The resulting database can be queried with
the
L<dcdb-query.perl(1)|dcdb-query.perl> script,
or wrapped into a web-service with
the help of the L<DiaColloDB::WWW|DiaColloDB::WWW> utilities,
which see for details.

=cut


###############################################################
## OPTIONS AND ARGUMENTS
###############################################################
=pod

=head1 OPTIONS AND ARGUMENTS

=cut

###############################################################
# Arguments
###############################################################
=pod

=head2 Arguments

=over 4

=item INPUT(s)

File(s), glob(s), file-list(s) to be indexed or existing indices to be merged.
Interpretation depends on the L<-glob|/-glob>, L<-list|/-list>, L<-union|/-union>,
and L<-lazy|/-lazy>
options.

=back

=cut

###############################################################
# General Options
###############################################################
=pod

=head2 General Options

=over 4

=item -help

Display a brief help message and exit.

=item -version

Display version information and exit.

=back

=cut


###############################################################
# Corpus Options
=pod

=head2 Corpus Options

=over 4

=item -list

=item -nolist

Do/don't treat INPUT(s) as file-lists rather than corpus data files.
Default=don't.

=item -glob

=item -noglob

Do/don't expand wildcards in INPUT(s).
Default=do.

=item -union

=item -nounion

Do/don't trate INPUT(s) as DB directories to be merged.
Creates a new physical DB by merging data from the argument
INPUT(s).
Default=don't.

=item -lazy

=item -nolazy

Enable/disable "lazy union" mode.
If enabled, INPUT(s) are treated as DB URLs to be merged "lazily",
and only a simple L<DiaColloDB::Client::list|DiaColloDB::Client::list>
configuration file F<OUT> is created, suitable for passing to
L<dcdb-query.perl|dcdb-query.perl> as F<rcfile://OUT>.  User
options specified with L<-option OPT=VAL|/-option-OPT-VAL> will
clobber the L<DiaColloDB::Client::list|DiaColloDB::Client::list> defaults
(e.g.

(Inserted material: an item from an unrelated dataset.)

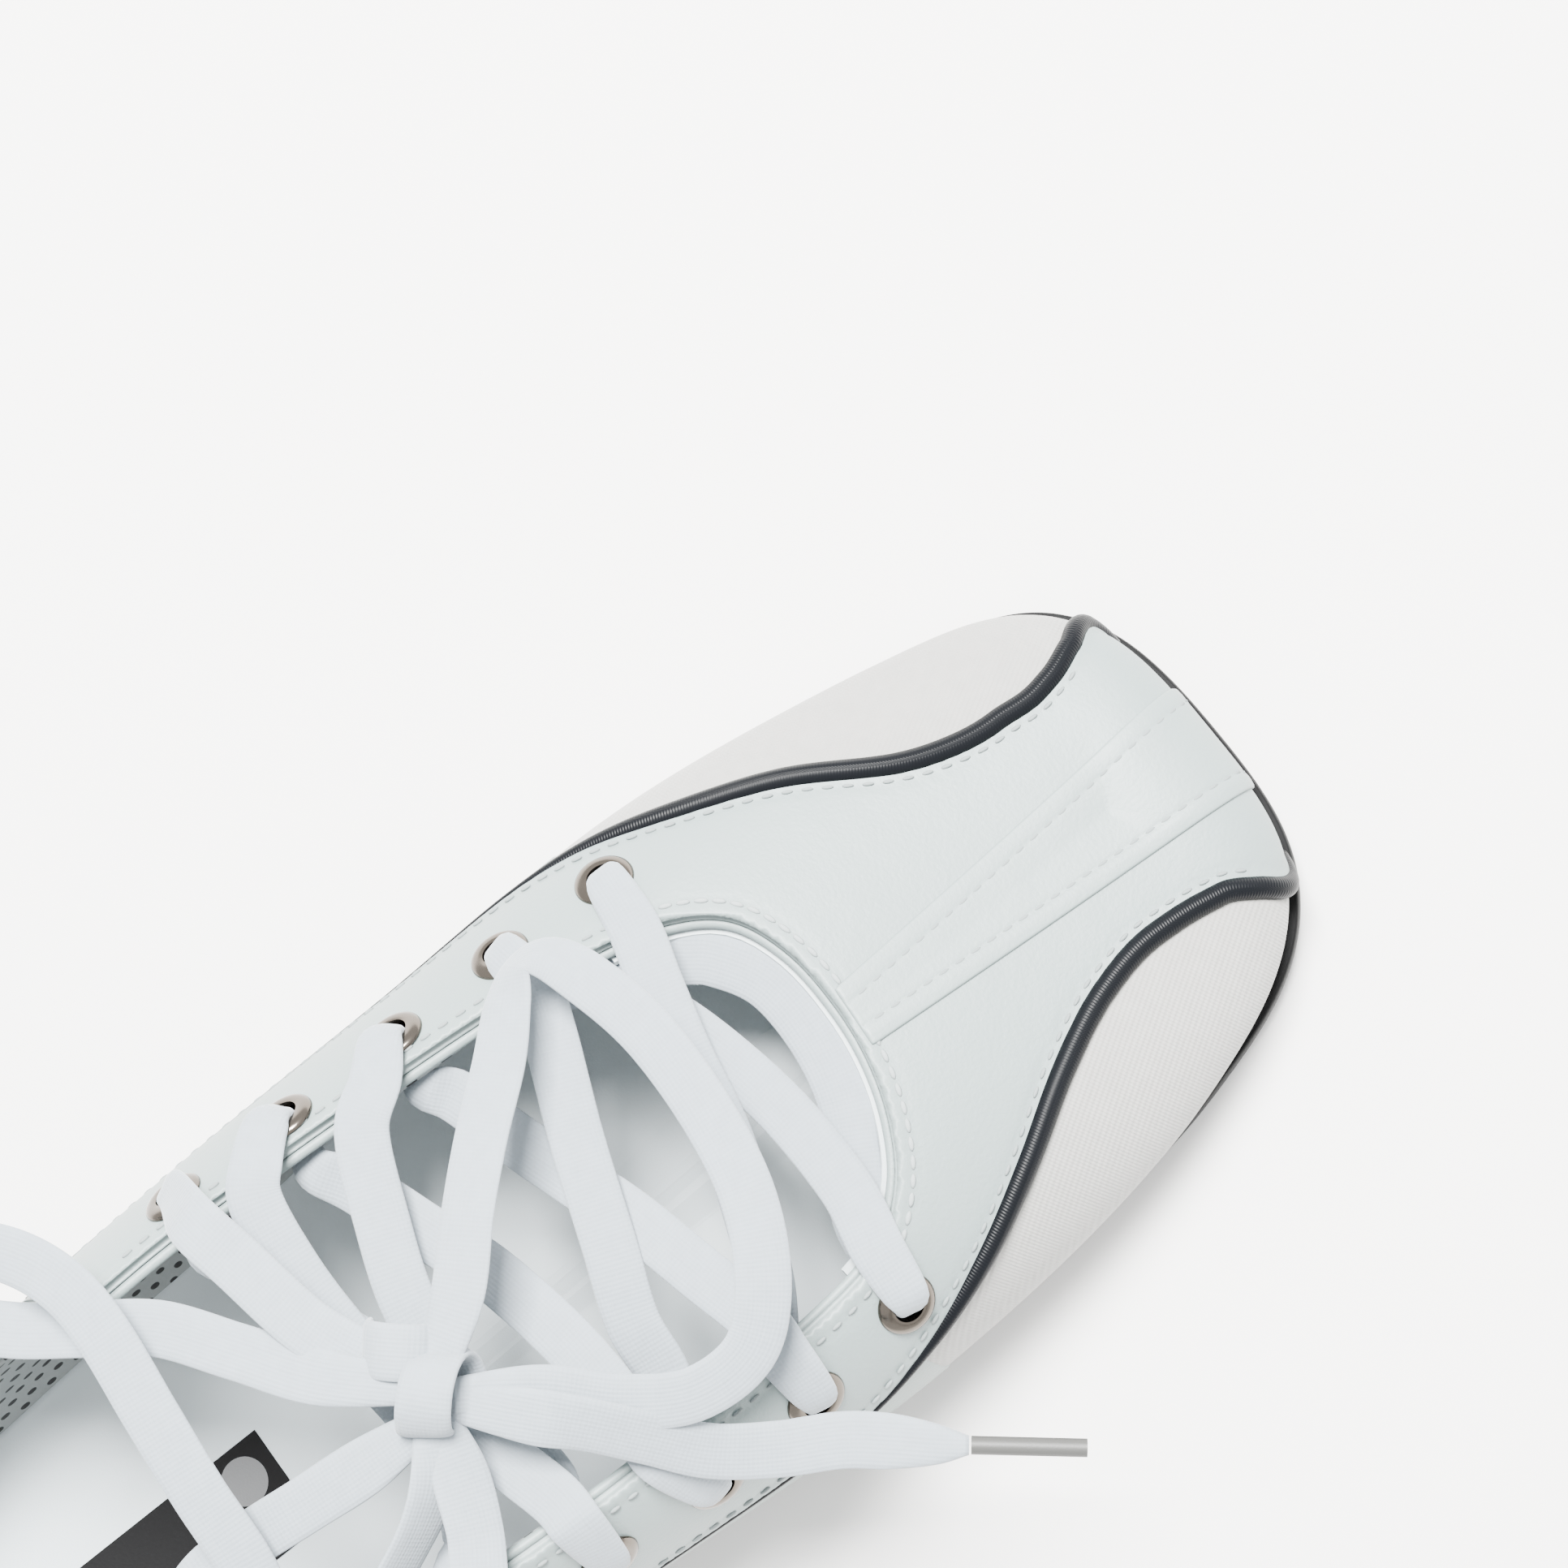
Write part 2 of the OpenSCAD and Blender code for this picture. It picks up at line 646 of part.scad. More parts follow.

C<fudge>, C<fork>, etc.). Unlike L<-union|/-union> mode,
no physical DB is created in L<-lazy|/-lazy> mode; queries to the lazy
client are deferred to the underlying DB URLs specified in the configuration
file.  The lazy configuration should behave like a physical DB created with L<-union|/-union>,
can be created in near constant time,
requires only a few bytes of disk space,
and may even process queries faster than a physical DB if you have the
L<forks|forks> module installed.

Default=off.

Aliases: -lazy-union, -list-union, -lu

=item -dclass CLASS

Set corpus document class (default=DDCTabs).
See L<DiaColloDB::Document/SUBCLASSES> for a list
of supported input formats.
If you are using the default L<DDCTabs|DiaColloDB::Document::DDCTabs> document class
on your own (non-D*) corpus, you may also want to specify
L<C<-dopt foreign=1>|/"-dopt OPT=VAL">.

=item -dopt OPT=VAL

Set corpus document option, e.g.
L<C<-dopt eosre=EOSRE>|DDCTabs/new> sets the end-of-sentence regex
for the default L<DDCTabs|DiaColloDB::Document::DDCTabs> document class,
and L<C<-dopt foreign=1|DDCTabs/new> disables D*-specific hacks.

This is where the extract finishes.